The 'historic and courageous' decisions of Musharraf have not gone unnoticed in Washington. During his October 16 visit to Pakistan, U.S. Secretary of State Colin Powell characterised Islamabad's continuing cooperation with the U.S. as "excellent". All layers of U.S. sanctions against Pakistan have been lifted. Besides voting for new IMF loans for Pakistan, Washington has rescheduled $379 million in Pakistan's bilateral debt and Powell has promised more economic debt relief for Pakistan as have other key U.S. allies such as the European Union, Japan and the United Kingdom. During his October 16-17 visit to India and Pakistan, Powell, while walking a fine line on the divisive issue of Kashmir, was judged by Pakistani analysts to be veering toward the Pakistani position by maintaining that resolution of the Kashmir question was "central" to enduring peace between the two countries.

Ironically, it is once again Afghanistan that is compelling the U.S. to court another military ruler in Pakistan. There are ample indications that restoration of democracy in Pakistan is last on the list of priorities of the U.S. Just see the speed at which the U.S. and its allies moved to lift all sanctions and offer Pakistan millions of dollars of assistance. So the political parties and civil society of Pakistan have every reason to be worried about the future of democracy as the big game in Afghanistan begins to unfold. By all accounts it is expected to be a long-drawn-out affair.

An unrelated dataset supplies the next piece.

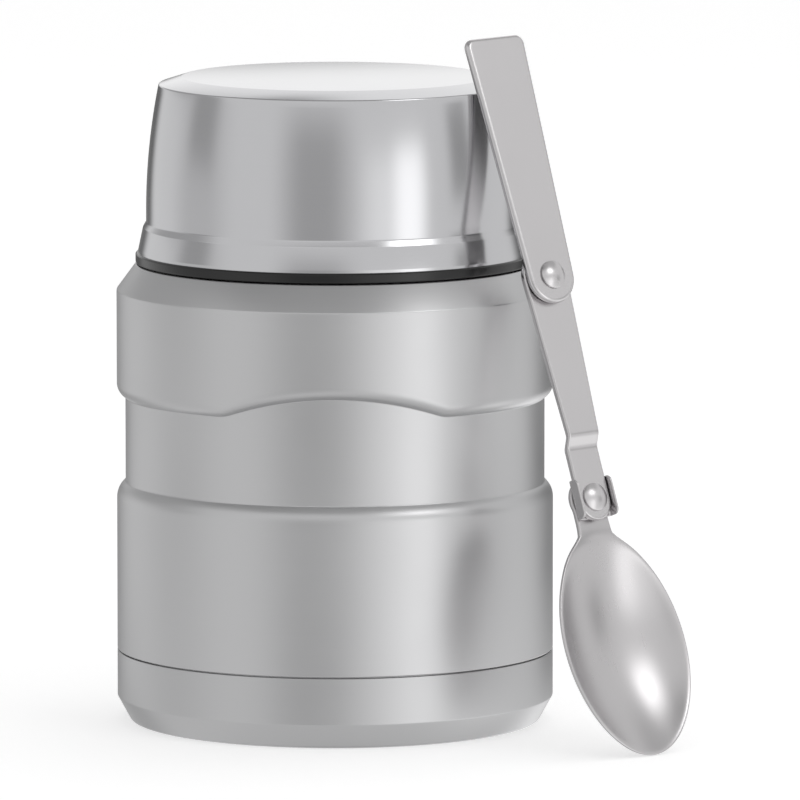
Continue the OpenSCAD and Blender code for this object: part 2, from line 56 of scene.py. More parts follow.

There is one major difference between 1979-89 (The Afghan war period) and now. Bitter over the manner in which the U.S. and its friends left Pakistan in the lurch after the last Soviet soldier left Afghanistan, the people of Pakistan are sceptical of the generous promises and doles offered by the U.S. "Pakistan is a friend indeed, always available in need," read a letter in the English daily The News. The letter writer, Ms. Tabassum Mairaj, was undoubtedly voicing the anti-U.S. sentiments of the overwhelming majority in the country.

It is not just the political parties that are worried about the likely fallout of the intensification of the Afghan conflict. It would be no exaggeration to suggest that since 1971 there has not been such unease among so many sections of Pakistani society.

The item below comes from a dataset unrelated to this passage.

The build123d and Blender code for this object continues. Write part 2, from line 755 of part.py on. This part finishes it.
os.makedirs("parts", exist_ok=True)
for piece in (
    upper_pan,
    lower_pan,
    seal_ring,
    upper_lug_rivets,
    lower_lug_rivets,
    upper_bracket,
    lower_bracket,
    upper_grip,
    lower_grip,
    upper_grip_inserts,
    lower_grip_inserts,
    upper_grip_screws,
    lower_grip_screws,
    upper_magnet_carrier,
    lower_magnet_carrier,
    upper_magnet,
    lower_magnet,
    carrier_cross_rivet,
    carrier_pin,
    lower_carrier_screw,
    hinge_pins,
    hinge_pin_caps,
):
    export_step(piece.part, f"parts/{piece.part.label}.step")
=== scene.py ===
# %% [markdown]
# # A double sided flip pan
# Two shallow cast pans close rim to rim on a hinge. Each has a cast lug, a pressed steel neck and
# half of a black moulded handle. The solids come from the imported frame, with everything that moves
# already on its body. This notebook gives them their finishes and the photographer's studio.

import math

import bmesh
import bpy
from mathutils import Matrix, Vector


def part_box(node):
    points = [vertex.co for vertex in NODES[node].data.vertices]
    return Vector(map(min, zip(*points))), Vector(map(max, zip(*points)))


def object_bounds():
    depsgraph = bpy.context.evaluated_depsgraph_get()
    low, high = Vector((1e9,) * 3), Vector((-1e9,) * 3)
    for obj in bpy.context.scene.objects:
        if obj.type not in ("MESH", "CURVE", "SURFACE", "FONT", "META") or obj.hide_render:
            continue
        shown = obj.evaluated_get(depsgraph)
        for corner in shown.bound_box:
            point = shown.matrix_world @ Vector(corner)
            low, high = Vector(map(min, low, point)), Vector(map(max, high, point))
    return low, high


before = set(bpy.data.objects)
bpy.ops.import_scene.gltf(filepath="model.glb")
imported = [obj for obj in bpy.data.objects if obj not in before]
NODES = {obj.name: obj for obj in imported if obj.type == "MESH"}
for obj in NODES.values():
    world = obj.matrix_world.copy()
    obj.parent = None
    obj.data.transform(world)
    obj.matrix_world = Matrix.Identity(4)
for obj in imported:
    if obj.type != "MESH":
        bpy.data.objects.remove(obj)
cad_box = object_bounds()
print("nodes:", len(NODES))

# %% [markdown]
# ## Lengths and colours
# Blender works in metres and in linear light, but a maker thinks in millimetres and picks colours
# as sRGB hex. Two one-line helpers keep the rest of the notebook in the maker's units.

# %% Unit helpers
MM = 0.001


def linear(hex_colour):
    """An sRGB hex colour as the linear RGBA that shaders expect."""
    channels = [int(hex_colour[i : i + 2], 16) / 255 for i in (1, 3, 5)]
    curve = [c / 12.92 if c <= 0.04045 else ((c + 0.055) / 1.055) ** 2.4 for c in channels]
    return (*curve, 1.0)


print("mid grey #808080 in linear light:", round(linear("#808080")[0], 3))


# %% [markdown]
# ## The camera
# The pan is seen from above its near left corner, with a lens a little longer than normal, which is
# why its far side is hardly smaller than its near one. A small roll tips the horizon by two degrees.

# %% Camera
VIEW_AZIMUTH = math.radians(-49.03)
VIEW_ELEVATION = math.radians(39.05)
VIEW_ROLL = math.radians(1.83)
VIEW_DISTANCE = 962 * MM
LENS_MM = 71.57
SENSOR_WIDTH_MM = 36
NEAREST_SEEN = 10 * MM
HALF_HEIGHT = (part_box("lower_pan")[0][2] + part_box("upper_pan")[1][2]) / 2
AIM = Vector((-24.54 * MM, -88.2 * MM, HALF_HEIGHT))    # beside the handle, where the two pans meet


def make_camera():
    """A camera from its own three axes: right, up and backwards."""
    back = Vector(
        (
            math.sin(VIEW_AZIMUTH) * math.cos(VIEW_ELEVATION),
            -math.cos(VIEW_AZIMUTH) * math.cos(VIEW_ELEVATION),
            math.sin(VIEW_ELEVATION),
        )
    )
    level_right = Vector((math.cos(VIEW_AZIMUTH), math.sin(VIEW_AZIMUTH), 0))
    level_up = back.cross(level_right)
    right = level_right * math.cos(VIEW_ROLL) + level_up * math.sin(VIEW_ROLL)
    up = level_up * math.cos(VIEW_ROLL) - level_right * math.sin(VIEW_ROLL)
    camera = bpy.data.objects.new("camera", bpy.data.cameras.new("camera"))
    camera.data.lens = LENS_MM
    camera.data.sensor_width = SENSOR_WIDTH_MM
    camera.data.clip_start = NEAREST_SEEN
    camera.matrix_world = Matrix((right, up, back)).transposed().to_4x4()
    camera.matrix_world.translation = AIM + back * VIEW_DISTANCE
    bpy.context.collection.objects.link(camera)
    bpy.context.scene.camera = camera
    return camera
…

The militant groups based in Pakistan have their own worries. They relate to Kashmir, and the Musharraf establishment partly shares their perceptions on the subject. Their argument is that the 'struggle' in Kashmir should not be bracketed with terrorism and that the international community should not get into the 'trap of the Indian propaganda'.

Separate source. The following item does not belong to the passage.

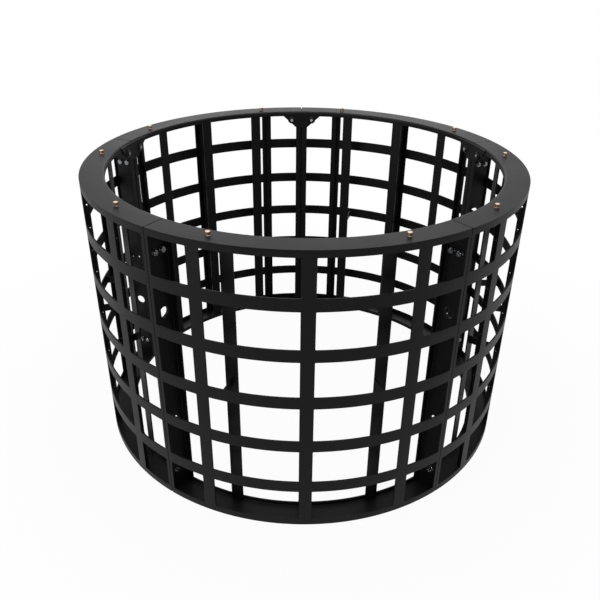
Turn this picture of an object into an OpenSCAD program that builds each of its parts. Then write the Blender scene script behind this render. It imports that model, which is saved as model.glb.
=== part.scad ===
// Round firewood log rack in black sheet steel.
// Five equal curved panels stand in a ring and are bolted together at upright seams.
// Millimetres, +Z up. The origin is on the floor, on the axis of the ring.
// Panel 1 faces -Y and the others follow it anticlockwise, seen from above.

/* [Overall] */
// Outside diameter of the ring
outer_d = 940; // [800:10:1200]
// Height from the floor to the top face
rack_h = 600; // [450:10:750]
// Number of equal panels in the ring
panel_count = 5; // [3:1:5]
// Gap that shows between the sheets of neighbouring panels
seam_gap = 1; // [0.4:0.2:2]

/* [Sheet] */
// Thickness of the sheet that every part is cut from
sheet_t = 3; // [2:0.5:4]
// Radius inside each fold
bend_r = 1.5; // [1:0.5:3]
// Width of the flat top and base rings
ring_w = 50; // [44:1:65]
// Height of the lip along the inner edge of each ring
lip_h = 12; // [8:1:16]

/* [Lattice] */
// Width of the upright and level bars of the lattice
bar_w = 25; // [15:1:35]
// Upright bars in one panel
bars_per_panel = 3; // [2:1:4]
// Rows of windows from bottom to top
window_rows = 6; // [4:1:8]
// Height of the solid band along the top and bottom
band_h = 14; // [10:1:18]
// Width of the strip along each upright edge of a panel
edge_strip_w = 7.5; // [5:0.5:12]

/* [Ribs] */
// Depth of the rib behind each upright lattice bar
rib_depth = 10; // [7:0.5:14]
// Diameter of the row of holes in a rib
rib_hole_d = 5; // [3:0.5:6]
// Holes in a rib for each row of windows
rib_holes_per_row = 2; // [1:1:3]

/* [End channels] */
// Width of the lip folded along the inner edge of an end channel
channel_lip_w = 15; // [10:1:18]
// Gap between that lip and the lips of the rings
channel_gap = 0.5; // [0.2:0.1:1]
// Distance between the two holes of a bolting pair
pair_spacing = 18; // [16:0.5:20]
// Height of the lowest pair above the floor, and of the highest below the top
pair_inset = 52; // [45:1:80]
// Diameter of the spare pair of holes at mid height
spare_hole_d = 7; // [5:0.5:9]
// Diameter of the two large round holes
large_hole_d = 22; // [16:1:26]
// Distance between the two large holes
large_hole_spacing = 250; // [150:10:260]

/* [Posts] */
// Width of the flat bar of an inner post
post_w = 25; // [18:1:32]
// Angle between neighbouring posts of a panel
post_pitch_angle = 18.9; // [14:0.1:24]

/* [Splice plates] */
// Length of the top edge of a splice plate
splice_top_l = 118; // [100:1:140]
// Length of the bottom edge of a splice plate
splice_bottom_l = 30; // [20:1:40]
// Height of a splice plate
splice_h = 39; // [34:1:46]
// Drop from the top of the rack to the top edge of a splice plate
splice_drop = 3; // [1:0.5:6]
// Drop from the top of the rack to the axis of the splice screws
screw_drop = 22; // [20:0.5:24]
// Radius of the rounded ear that hangs from the top ring behind each screw
ear_r = 10; // [9:0.5:12]
// Gap between an ear and the lip of the end channel
ear_gap = 2; // [1:0.5:4]

/* [Seam bolts] */
// Thread diameter of the seam bolts
bolt_d = 6; // [4:1:8]
// Length of a seam bolt under its head
bolt_l = 16; // [14:1:20]
// Diameter of the flange on the bolt head and on its nut
bolt_flange_d = 14; // [12:0.5:15]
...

The concern of the militant outfits vis-a-vis the current crisis was evident when the United Jehadi Council (UJC), an umbrella organisation of 14 Pakistan-based militant outfits, denounced the reported remarks of Colin Powell that Washington's war on terrorism would eventually extend to the type of extremist violence India faced in Kashmir.

A special meeting of the UJC under the chairmanship of Hizbul Mujahideen chief Syed Salahuddin in Muzaffarabad, the capital of Pakistan-Occupied Kashmir, took note of Powell's remarks and adopted a strongly worded statement decrying the U.S. for bracketing the 'legitimate struggle' of the people of Kashmir with terrorism. It characterised the remarks of the U.S. Secretary of State in the presence of Indian External Affairs Minister Jaswant Singh as "ridiculous, unrealistic and (one that) ignored the historical facts".

The UJC appeared to be clearly concerned about the spate of statements emanating from Washington. Powell had said that the U.S. war on terrorism was "comprehensive" and went beyond the hunt for bin Laden and his Al Qaeda network. He also specifically labelled the suicide bomb attack outside the Jammu and Kashmir Assembly, which killed 38 people, as a "terrible terrorist" and "heinous act". The UJC statement alleged that Indian intelligence forces engineered the incident in an attempt to undermine support for the separatist movement in Kashmir. "Islam does not permit the killing of innocent people. Is it not a coincidence that the blast took place immediately after all the Ministers and other important functionaries of the J&K government had left the Assembly? In the past also the Indian agencies had resorted to such methods to malign the freedom struggle," the UJC statement said.

Interestingly, the UJC statement coincided with a denial from the Jaish-e-Mohammad, the Pakistan-based militant outfit that had reportedly claimed responsibility for the blast, that its activists were behind the incident.

It was no surprise that Powell tried to mollify the Pakistani establishment and the jehadi outfits by his remarks on Kashmir. "I praised Musharraf's recent phone call to Prime Minister Vajpayee and we, too, believe that the Kashmir issue is central to the relationship and can be resolved if all parties engaged with a willingness to address their concerns in mutually acceptable ways," he said standing next to the Pakistan President in Islamabad.

The initial fierce reaction from the activists of the pro-Taliban parties and the violent street protests have subsided. Partly because they lacked popular support and partly because of the stern measures taken by the government. However, it is difficult to guess how long the government can hold on, particularly if the military campaign drags on and U.S. ground forces get into guerilla warfare with the Taliban. It was a close shave for the Musharraf government when it discovered the briefcase timebomb in the international airport lounge in Islamabad.

And the debate in Pakistani society goes on. At the moment everyone seems to be groping in the dark and hoping that the country emerges unscathed from the latest crisis.